## AVAILABLE DATA

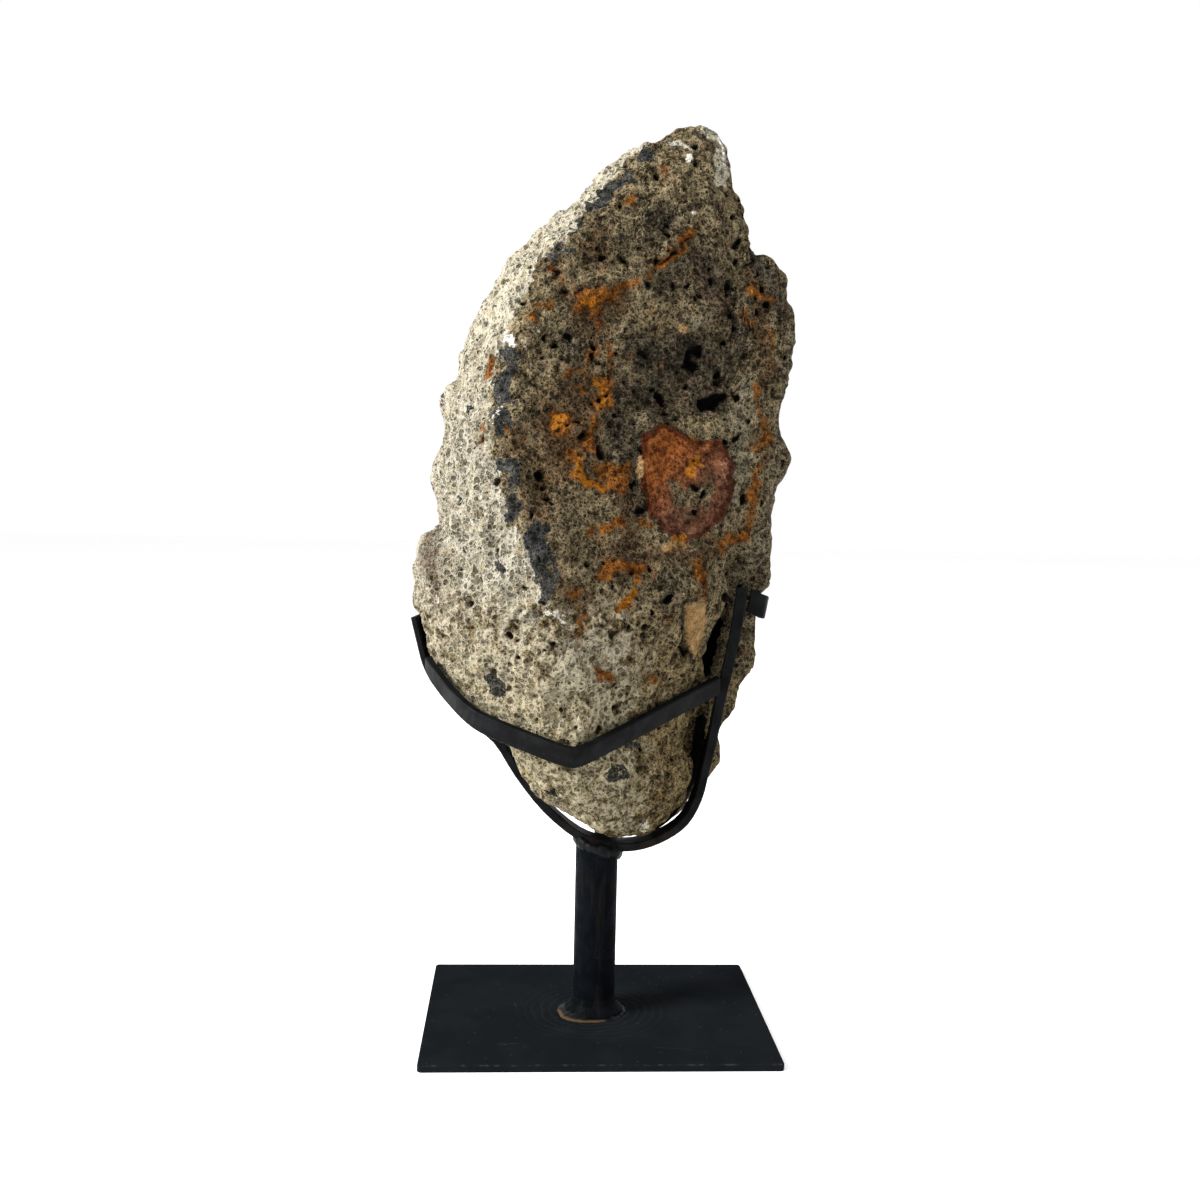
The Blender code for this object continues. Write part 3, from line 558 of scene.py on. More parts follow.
# The ridge between the cream side and the front, from the tip down, as z and x
RIDGE = ((404, 24), (397, 18), (382, 5), (364, -9), (345, -23), (332, -33), (310, -43), (296, -47),
         (279, -50), (267, -52), (253, -49), (239, -45), (227, -43), (216, -35), (195, -26),
         (175, -21), (154, -14), (127, -7), (88, 4))


def modified_mesh(holder):
    """The mesh of an object with its modifiers applied."""
    graph = bpy.context.evaluated_depsgraph_get()
    return bpy.data.meshes.new_from_object(holder.evaluated_get(graph), depsgraph=graph)


def rind_from_cad(cad_mesh):
    """The CAD stone without its sawn face, merged and divided finely, as an open mesh."""
    bm = bmesh.new()
    bm.from_mesh(cad_mesh)
    bmesh.ops.remove_doubles(bm, verts=bm.verts, dist=0.00001)
    sawn = [f for f in bm.faces if f.normal.dot(SAWN_NORMAL) > 0.98
            and abs((f.calc_center_median() / MM - SAWN_POINT).dot(SAWN_NORMAL)) < 0.7]
    bmesh.ops.delete(bm, geom=sawn, context="FACES")
    for vert in bm.verts:
        if vert.is_boundary:
            gap = (vert.co / MM - SAWN_POINT).dot(SAWN_NORMAL)
            vert.co -= SAWN_NORMAL * gap * MM
    bmesh.ops.recalc_face_normals(bm, faces=bm.faces)
    coarse = bpy.data.meshes.new("rind_coarse")
    bm.to_mesh(coarse)
    bm.free()
    holder = bpy.data.objects.new("rind_coarse", coarse)
    bpy.context.scene.collection.objects.link(holder)
    divide = holder.modifiers.new("divide", "SUBSURF")
    divide.levels = 1
    divide.render_levels = 1
    corners = np.array([v.co[:] for v in coarse.vertices])
    drawn_out = corners.copy()
    for _ in range(FIT_ROUNDS):
        smooth = modified_mesh(holder)
        reached = np.array([v.co[:] for v in smooth.vertices[:len(corners)]])
        bpy.data.meshes.remove(smooth)
        drawn_out += FIT_SHARE * (corners - reached)
        pull = drawn_out - corners
        length = np.linalg.norm(pull, axis=1, keepdims=True)
        drawn_out = corners + pull * np.minimum(1.0, FIT_LIMIT * MM / np.maximum(length, 1e-9))
        coarse.vertices.foreach_set("co", drawn_out.astype(np.float32).ravel())
        coarse.update()
    print("fit", np.abs(corners - reached).max() / MM)
    divide.levels = RIND_LEVELS
    divide.render_levels = RIND_LEVELS
    fine = modified_mesh(holder)
    bpy.data.objects.remove(holder)
    return fine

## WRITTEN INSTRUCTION
Take the material above and return all of it exactly.

## RESULT OF THIS TASK
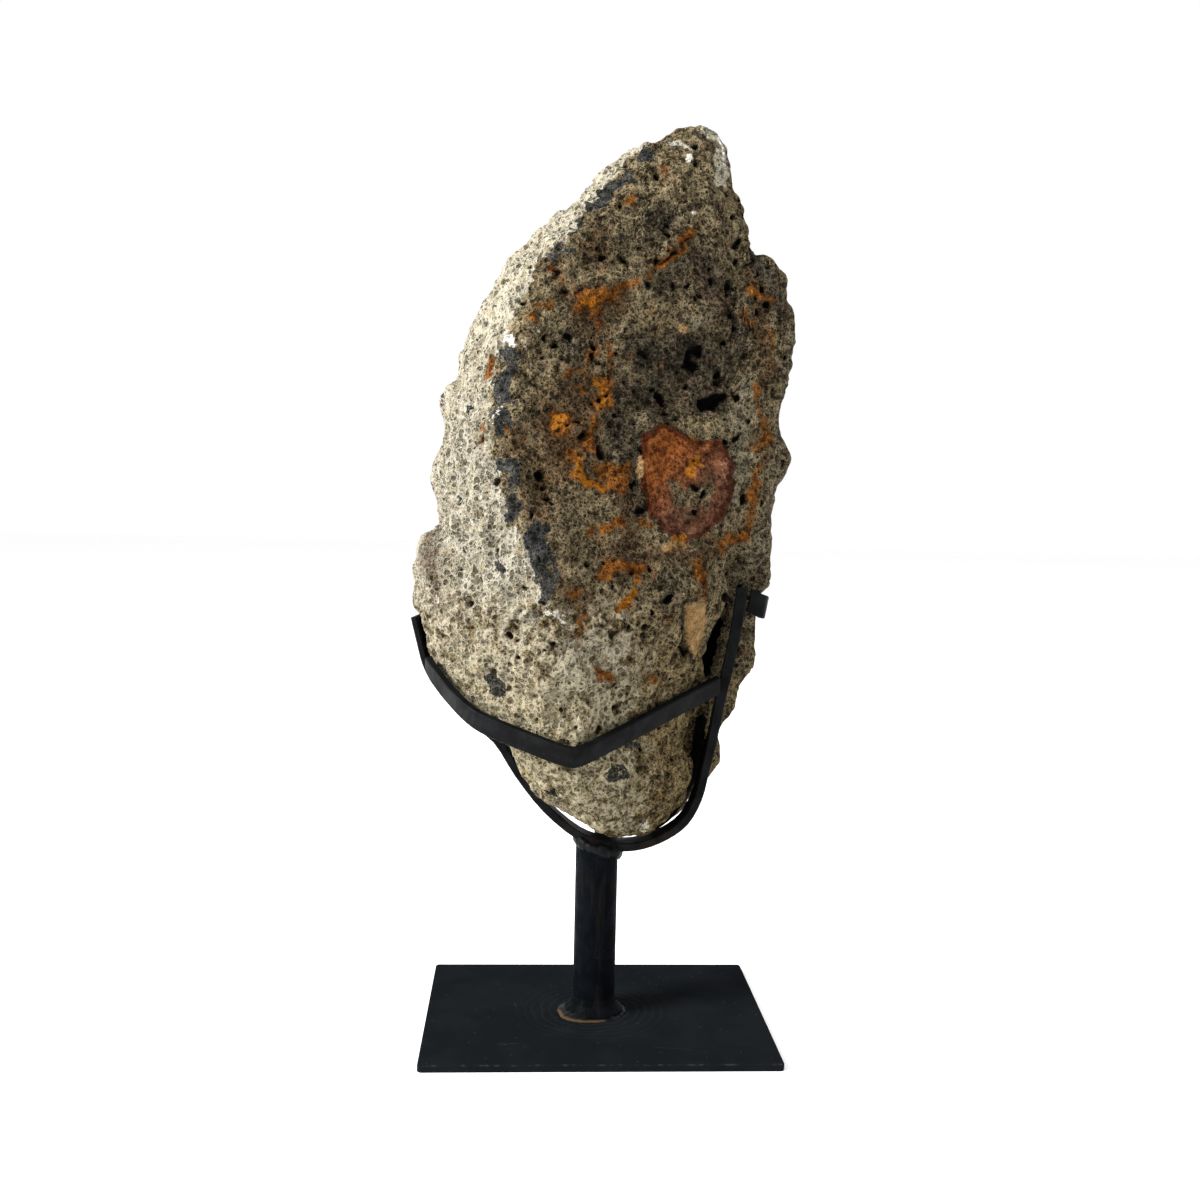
The Blender code for this object continues. Write part 3, from line 558 of scene.py on. More parts follow.
# The ridge between the cream side and the front, from the tip down, as z and x
RIDGE = ((404, 24), (397, 18), (382, 5), (364, -9), (345, -23), (332, -33), (310, -43), (296, -47),
         (279, -50), (267, -52), (253, -49), (239, -45), (227, -43), (216, -35), (195, -26),
         (175, -21), (154, -14), (127, -7), (88, 4))


def modified_mesh(holder):
    """The mesh of an object with its modifiers applied."""
    graph = bpy.context.evaluated_depsgraph_get()
    return bpy.data.meshes.new_from_object(holder.evaluated_get(graph), depsgraph=graph)


def rind_from_cad(cad_mesh):
    """The CAD stone without its sawn face, merged and divided finely, as an open mesh."""
    bm = bmesh.new()
    bm.from_mesh(cad_mesh)
    bmesh.ops.remove_doubles(bm, verts=bm.verts, dist=0.00001)
    sawn = [f for f in bm.faces if f.normal.dot(SAWN_NORMAL) > 0.98
            and abs((f.calc_center_median() / MM - SAWN_POINT).dot(SAWN_NORMAL)) < 0.7]
    bmesh.ops.delete(bm, geom=sawn, context="FACES")
    for vert in bm.verts:
        if vert.is_boundary:
            gap = (vert.co / MM - SAWN_POINT).dot(SAWN_NORMAL)
            vert.co -= SAWN_NORMAL * gap * MM
    bmesh.ops.recalc_face_normals(bm, faces=bm.faces)
    coarse = bpy.data.meshes.new("rind_coarse")
    bm.to_mesh(coarse)
    bm.free()
    holder = bpy.data.objects.new("rind_coarse", coarse)
    bpy.context.scene.collection.objects.link(holder)
    divide = holder.modifiers.new("divide", "SUBSURF")
    divide.levels = 1
    divide.render_levels = 1
    corners = np.array([v.co[:] for v in coarse.vertices])
    drawn_out = corners.copy()
    for _ in range(FIT_ROUNDS):
        smooth = modified_mesh(holder)
        reached = np.array([v.co[:] for v in smooth.vertices[:len(corners)]])
        bpy.data.meshes.remove(smooth)
        drawn_out += FIT_SHARE * (corners - reached)
        pull = drawn_out - corners
        length = np.linalg.norm(pull, axis=1, keepdims=True)
        drawn_out = corners + pull * np.minimum(1.0, FIT_LIMIT * MM / np.maximum(length, 1e-9))
        coarse.vertices.foreach_set("co", drawn_out.astype(np.float32).ravel())
        coarse.update()
    print("fit", np.abs(corners - reached).max() / MM)
    divide.levels = RIND_LEVELS
    divide.render_levels = RIND_LEVELS
    fine = modified_mesh(holder)
    bpy.data.objects.remove(holder)
    return fine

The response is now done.